DJADIN MEDIA – Suasana penuh antusiasme menyelimuti Aula C FKIP Universitas Lampung (Unila) pada Rabu (1/10/2025). Diskusi Buku Sastra #1 menghadirkan karya puisi Ari Pahala Hutabarat, Hari-Hari Bahagia (Lampung Literature, 2023), dengan dukungan Kemdikbud RI dalam program Penguatan Komunitas Sastra. Acara ini menandai kembalinya penyair nasional asal Lampung ke kampusnya setelah 35 tahun, menimbulkan resonansi mendalam bagi mahasiswa, dosen, dan pecinta sastra.
Ari Pahala, yang menempuh pendidikan S1 dan S2 di FKIP Unila pada Prodi Bahasa dan Seni, jurusan Bahasa dan Sastra Indonesia, mengaku pengalaman ini sangat emosional. “Selama ini saya belum pernah ke FKIP ini sebagai penyair. Rupanya harus 35 tahun dulu baru kembali ke kampus,” ungkapnya. Ari Pahala adalah satu-satunya penyair Indonesia yang “dilahirkan” dari FKIP Unila.
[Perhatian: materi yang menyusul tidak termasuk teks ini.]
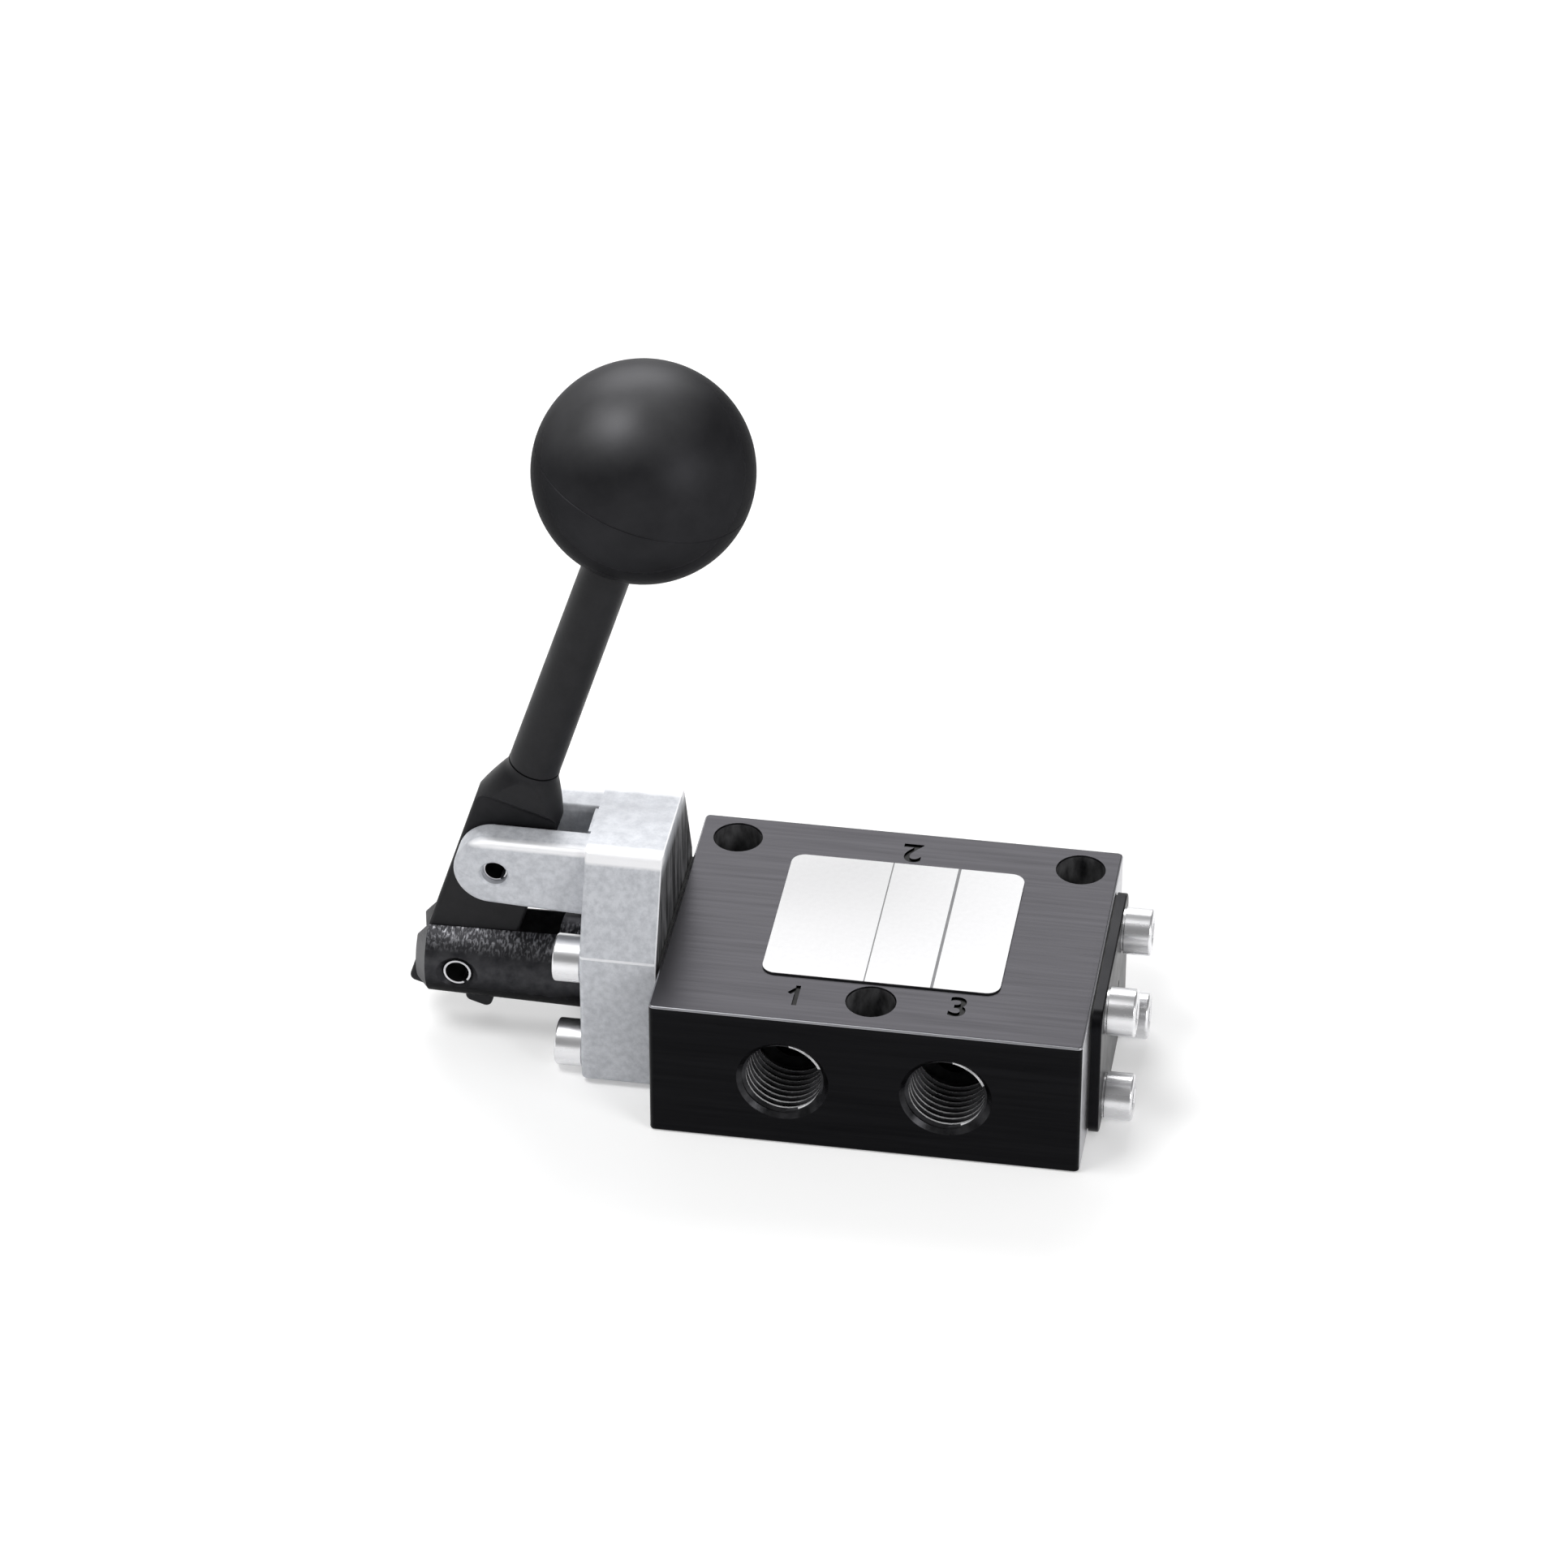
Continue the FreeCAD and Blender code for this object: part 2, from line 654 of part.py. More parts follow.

Iswadi Pratama: Mengupas Dimensi Spiritual dan Mistis Puisi Ari Pahala
Dalam diskusi yang juga menghadirkan Dr. Munaris, M.Pd., Ketua Prodi Bahasa Lampung FKIP Unila, Iswadi Pratama, penyair sekaligus sutradara Teater Satu, membedah secara mendalam 12 halaman analisisnya terhadap tiga puisi dari Hari-Hari Bahagia. Ia menyoroti perjalanan spiritual Ari Pahala, yang menekankan kesunyian, simbolisme, dan pencarian makna hidup.
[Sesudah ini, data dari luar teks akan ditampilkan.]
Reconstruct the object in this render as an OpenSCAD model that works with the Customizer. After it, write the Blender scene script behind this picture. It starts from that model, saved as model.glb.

“Meminjam pandangan Simone Weil, puisi Ari bisa dibaca sebagai decreation, pengosongan diri. Sepi ungu dan hati biru adalah tanda jiwa yang menunduk, melepaskan egonya agar terbuka bagi yang Ilahi,” jelas Iswadi. Ia menambahkan bahwa nada puisi-puisi Ari seperti doa, mengandung ambivalensi: cinta yang merangkul manusia dan Ilahi sekaligus, seperti terlihat pada puisi aku akan pergi, katamu (puisi ke-28).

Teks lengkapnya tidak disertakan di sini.